Wikipedia calls this property counter-intuitive, but I don’t know that it’s entirely so. For instance, think about the number of daily visitors to the millions of websites that are out there in the world, which classically follows a power-law distribution. There are a lot more websites that have 1,000-some visitors a day than 9,000-some visitors a day, and there a lot more websites that have 100-some visitors a day than 900-some visitors a day. For that matter, there are a lot more websites that have 1 visitor a day than 9 visitors a day. Website traffic very probably obeys Benford’s law or something approaching it.

Or, to give you an example where I actually have some numbers to show you, let’s look at the first digit for all places (cities and down) in California as of the 2000 Census.

This distribution obeys Benford’s Law almost perfectly.

Benford’s Law is sometimes useful in detecting fraud. For example, suppose you have a company policy that requires all expenses over $100 to be approved by the HR department. Chances are that you’ll have a lot of employees magically finding things which cost $99 or $90 or $87 to expense — and relatively few that cost $102 or $110. This would radically violate by Benford’d Law and could be easily detected by it; of course, it could be detected in a lot of other ways too. But even when you don’t have a specific constraint like the $100 threshold I described above, Benford’s law is sometimes useful in these cases, because human beings intuitively tend to distribute the first digits about evenly when they’re making up “random” strings of numbers, when in fact many real-world distributions will be skewed toward the smaller digits. Something to keep in mind when you’re cheating on your taxes!

What Roukema set out to do, then, is to test the distributions of the vote totals for the four candidates across the 366 reporting units that Iran’s Interior Ministry has published numbers for. Here’s what he found when looking at Mehdi Karroubi’s vote totals:

As you can see from the graph, there are a lot more totals beginning in ‘7’ than you’d anticipate from Benford’s Law. The odds of this occurring by chance alone are extremely remote — about 10,000 to 1 against. The odds of an anomaly of this magnitude occurring for any of the nine leading digits for any of the four candidates are also quite remote — about 140 to 1 against.

Mahmoud Ahmadinejad’s vote totals also look a little funny — there are more numbers beginning with ‘2’ and ‘3’ and fewer beginning with ‘1’ than you’d anticipate — although the level of statistical significance is not nearly as high as in Karroubi’s case.

Roukema speculates that Iranian officials could have been taking cases where Ahmadinejad’s vote total began with a ‘1’ and switching it to a ‘2’ — for instance, in some town where he received 1,954 votes, they would report his having received 2,954 votes. This hypothesis may take on more meaning in light of new and as yet unverified allegations that reported turnout exceeded 100 percent in several dozen Iranian towns.

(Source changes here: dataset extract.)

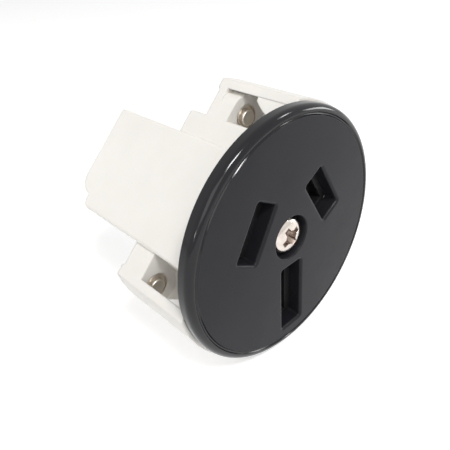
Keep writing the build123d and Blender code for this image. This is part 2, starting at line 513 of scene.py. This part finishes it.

The reason I’m holding back from fully endorsing this is because it’s not clear to me whether this particular distribution should indeed obey Benford’s Law in the first place. For instance, let’s take a look at the distribution of votes for Al Franken (before the recount) in last November’s senate race in the 4,131 precincts in Minnesota.

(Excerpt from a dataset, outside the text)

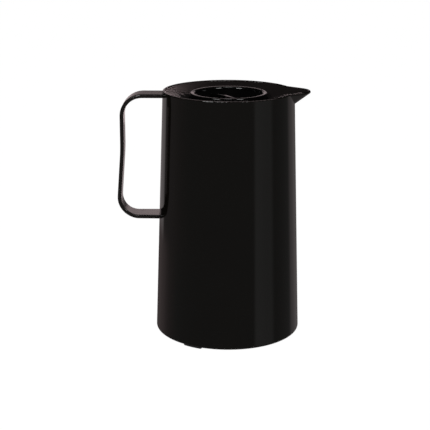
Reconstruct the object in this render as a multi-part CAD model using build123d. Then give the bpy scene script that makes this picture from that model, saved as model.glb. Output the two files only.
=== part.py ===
"""Thermal carafe: a tapered vacuum jug with a pouring beak, a strap handle and a screw stopper.

Lengths are millimetres, +Z is up and the table is at z = 0. Every piece is built round the jug's own
axis, with the beak towards +X and the handle towards -X, and all are then moved together so that the
origin lies under the middle of the whole outline.
"""

from build123d import *
from math import cos, sin, tan, atan, radians
import os

os.makedirs("parts", exist_ok=True)

# Outer shell: a tapered sleeve, open at both ends
FOOT_DROP = 2.0
SHELL_HEIGHT = 240.0
BASE_RADIUS = 71.8
RIM_RADIUS = 63.7
SHELL_WALL = 2.4
EDGE_ROUND = 2.0
LIP_ROUND = 1.0
LEDGE_WIDTH = 1.8
LEDGE_HEIGHT = 3.0

# Beak: straight sides that meet in a round nose, a short upright lip and a slanting underside
BEAK_REACH = 79.0
BEAK_NOSE_RADIUS = 19.0
BEAK_HALF_ANGLE = 38.7
BEAK_LIP = 1.8
BEAK_UNDER_ANGLE = 35.9
BEAK_ROOT_X = 30.0

# Pouring collar: the dished top, its trough and the neck that holds the stopper
COLLAR_WALL = 2.2
COLLAR_SKIRT = 15.0
DISH_EDGE_DROP = 0.8
DISH_SLOPE = 16.0
DISH_FOOT_RADIUS = 38.2
LAND_DROP = 0.8
FLARE_RADIUS = 36.2
FLARE_DEPTH = 7.8
NECK_RADIUS = 31.0
SEAT_RADIUS = 26.0
SEAT_DEPTH = 24.8
SEAT_FLANGE = 2.5
TROUGH_RADIUS = 100.0
TROUGH_SLOPE = 5.9
TROUGH_START_X = 52.0

# Screw stopper: cap with its recess and grip bar, plug, washer, ring, foam and bottom cover
CAP_RADIUS = 37.4
CAP_LAND = 4.6
CAP_TOP_DROP = 2.0
CAP_LIFT = 0.5
CAP_ROUND = 1.2
CAP_WALL = 1.8
BOWL_RADIUS = 24.0
BOWL_ROUND = 2.2
BOWL_STRAIGHT = 2.8
BOWL_CONE = 12.2
BOWL_DEPTH = 21.0
GRIP_WIDTH = 3.9
GRIP_DROP = 4.0
GRIP_CROWN = 1.6
GRIP_ROUND = 0.8
GRIP_ANGLE = -58.4
PLUG_RADIUS = 28.4
PLUG_FLOOR = 3.0
SPIGOT_RADIUS = 25.4
SPIGOT_WALL = 2.9
SPIGOT_LENGTH = 6.4
SEAL_THICK = 3.0
SEAL_RADIUS = 29.6
O_RING_THICK = 1.6
COVER_RADIUS = 21.6
COVER_WALL = 1.6
COVER_REACH = 9.0

# Vacuum flask: two glass walls that are fused at the mouth
FLASK_RADIUS = 56.0
FLASK_NECK_RADIUS = 30.0
GLASS = 1.6
VACUUM_GAP = 3.4
FLASK_FOOT_ROUND = 34.0
FLASK_SHOULDER_ROUND = 24.0
FLASK_NECK_ROUND = 7.0
SHOULDER_RISE = 24.0
NECK_RISE = 13.0
TIP_RADIUS = 4.0
TIP_LENGTH = 5.0
SPACER_RADIUS = 5.0
SPACER_CIRCLE = 15.0
GASKET_THICK = 2.5
GASKET_WALL = 1.6
GASKET_SKIRT = 5.0

# Base: screw-in cap, seal ring, three feet and the rubber cushion under the flask
CAP_RECESS = 0.4
BASE_PLATE = 2.6
BASE_SKIRT = 12.0
BASE_SKIRT_WALL = 2.4
BASE_SEAL = 1.0
THREAD_RING_WALL = 1.9
THREAD_RING_HEIGHT = 12.0
THREAD_SPACE = 1.8
FOOT_COUNT = 3
FOOT_WIDTH = 8.0
FOOT_ARC = 16.6
FOOT_INSET = 0.6
FOOT_POCKET = 0.8
CUSHION_RADIUS = 21.0
CUSHION_FLANGE = 24.0
CUSHION_FLANGE_THICK = 2.5
CUSHION_HEIGHT = 11.0
CUSHION_BORE = 9.0
SOCKET_HEIGHT = 4.0
SOCKET_WALL = 2.0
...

This hugely violates Benford’s Law — there are not nearly enough totals beginning in 1 and too many beginning in numbers like 5, 6 and 7. The odds of these anomalies having occurred by chance alone are greater than a quadrillion to one against.

Of course, some people think the election in Minnesota was rigged too — so perhaps this is a poor example to use! But the reason this pattern emerges is because precinct sizes in Minnesota are not truly random — once a precinct has to serve more than a couple thousand voters, it is liable to become too crowded to do so adequately and a new one will be created. There seems to be a particularly large number of precincts in Minnesota that are designed to serve between 1,000 and 2,000 voters; since Franken won about 42 percent of the votes statewide, this leads to a relatively high number of instances where his vote totals are in the high single digits (672, 704, 588, etc.)

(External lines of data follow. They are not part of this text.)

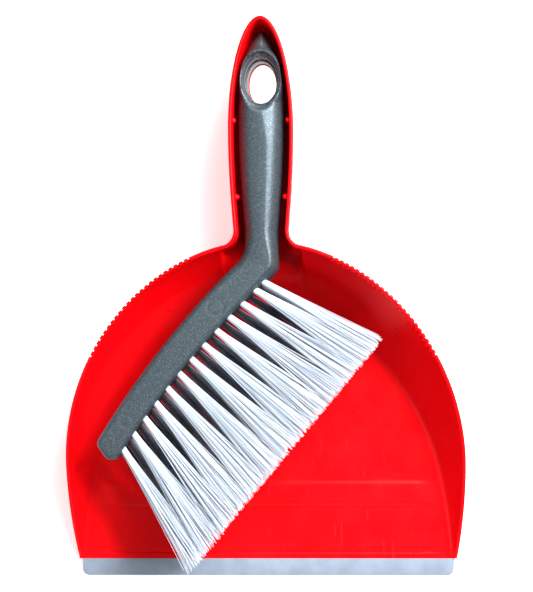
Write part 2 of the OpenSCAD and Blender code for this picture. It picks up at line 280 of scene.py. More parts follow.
# %% Floor
def pale_floor():
    """A plain, almost white sweep under the set."""
    material, _, shader, _ = new_material("pale_floor", 0.8)
    shader.inputs["Base Color"].default_value = (0.9, 0.9, 0.9, 1)
    # A little light of its own, like a lit sweep, keeps the background white
    shader.inputs["Emission Color"].default_value = (1, 1, 1, 1)
    shader.inputs["Emission Strength"].default_value = 0.5
    mesh = bpy.data.meshes.new("floor")
    reach = 4.0
    corners = [(-reach, -reach, 0), (reach, -reach, 0), (reach, reach, 0), (-reach, reach, 0)]
    mesh.from_pydata(corners, [], [(0, 1, 2, 3)])
    mesh.materials.append(material)
    floor = bpy.data.objects.new("floor", mesh)
    bpy.context.scene.collection.objects.link(floor)


pale_floor()
# %% [markdown]
# ## Pan body
# The real pan is one injection moulding: a floor, walls that lean out to a domed rim, and a hollow
# handle that opens into the pan. It could be joined from separate solids, but a moulding has soft
# inner corners everywhere, and booleans leave hard ones.
# So both skins are height fields instead. A point's height follows from how far it lies inside the
# outline, and where the pan and the handle meet, the lower of the two heights wins with a smooth
# blend. Sections across the pan are then lofted from the mouth to the tip of the handle.

# %% Driving sizes of the pan, in millimetres
HALF_W = pan_high[0]
MOUTH_Y = pan_low[1]
TIP_Y = pan_high[1]
RIM_H = pan_high[2]
FRONT_LEN = 55.0
BACK_LEN = 129.0
MOUTH_INSET = 5.0
CORNER_H = 3.4
WALL_RUN = 31.0
WALL_CURVE = 1.3
DOME_POWER = 1.93
FLOOR_T = lip_high[2]
WALL_T = 2.2
SEAT_GAP = 0.3
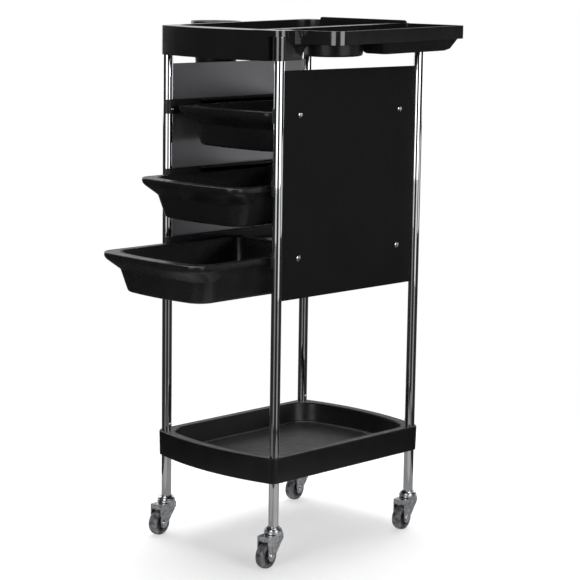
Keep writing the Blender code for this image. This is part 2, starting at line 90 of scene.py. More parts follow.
def surfaceMesh(name, grids, closeRows=False):
    # each grid[row, column] = (x, y, z) is one closed skin; the mesh holds them all
    points, faces, start = [], [], 0
    for grid in grids:
        points.append(grid.reshape(-1, 3) + origin)
        faces.append(gridFaces(*grid.shape[:2], closeRows) + start)
        start += len(points[-1])
    mesh = bpy.data.meshes.new(name)
    mesh.from_pydata(np.concatenate(points).tolist(), [], np.concatenate(faces).tolist())
    return finishMesh(mesh)


def soften(rows, reach, steps=4, wrap=False):
    # a row p between a and b, reach away on both sides, becomes (1-t)^2 a + 2t(1-t) p + t^2 b
    rows = np.asarray(rows, float)
    count = len(rows)
    longest = 0.49  # share of the way to a neighbour, so that two curves never cross
    t = np.linspace(0, 1, steps + 1)[:, None, None]
    result = [] if wrap else [rows[:1]]
    for i in range(0 if wrap else 1, count if wrap else count - 1):
        here, before, after = rows[i], rows[i - 1], rows[(i + 1) % count]
        ends = []
        for other in (before, after):
            away = other - here
            length = np.maximum(np.linalg.norm(away, axis=-1, keepdims=True), 1e-9)
            ends.append(here + away * np.minimum(reach[i] / length, longest))
        result.append((1 - t) ** 2 * ends[0] + 2 * t * (1 - t) * here + t ** 2 * ends[1])
    return np.concatenate(result if wrap else result + [rows[-1:]])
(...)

It’s not clear to me whether the voting units that Iran’s Interior Ministry reported on behave more like towns, in which case we might expect the voting distinctions to obey Benford’s Law, or more like precincts, in which case we probably wouldn’t. The way the units are described to me in the spreadsheet I’m working from are “city/county”, which implies that sufficiently large cities are treated as their own units, whereas smaller ones — it looks to me like perhaps those that have fewer than about 15,000 people — have their results aggregated at some level resembling American counties. If there are these sorts of artificial constraints placed on the size of the reporting units, we might expect some anomalies from a Benford’s Law perspective.

Still, I don’t know that we’d expect the particular anomaly where a lot of

Karroubi’s vote totals begin with 7’s; we’d probably expect to see something more like the Franken vote distribution where there are a lot of 7’s but also a lot of 6’s and 8’s.

Then again, I’m not sure what particular strategy is accomplished by taking one of the minor candidate’s vote totals and having them begin with 7’s. Perhaps, if there was tampering, what Iranian officials feared was not precisely Ahmadinejad losing but his winding up with less than 50 percent of the vote, which would send things to a run-off, presumably against Mousavi. Since Karrobui’s voters are, somewhat self-evidently, less well organized than Mousavi’s, perhaps it was easier to take votes from them to accomplish this goal.

Overall, I’m a bit less skeptical than Andrew, in part because, as we’ve been reporting on, Ahmadinejad performed oddly well in areas where Karroubi had been strong in 2005. But I still consider Roukema’s evidence to be somewhat circumstantial — it’s far from clear to me that Iranian voting totals should be obeying Benford’s Law in the first place.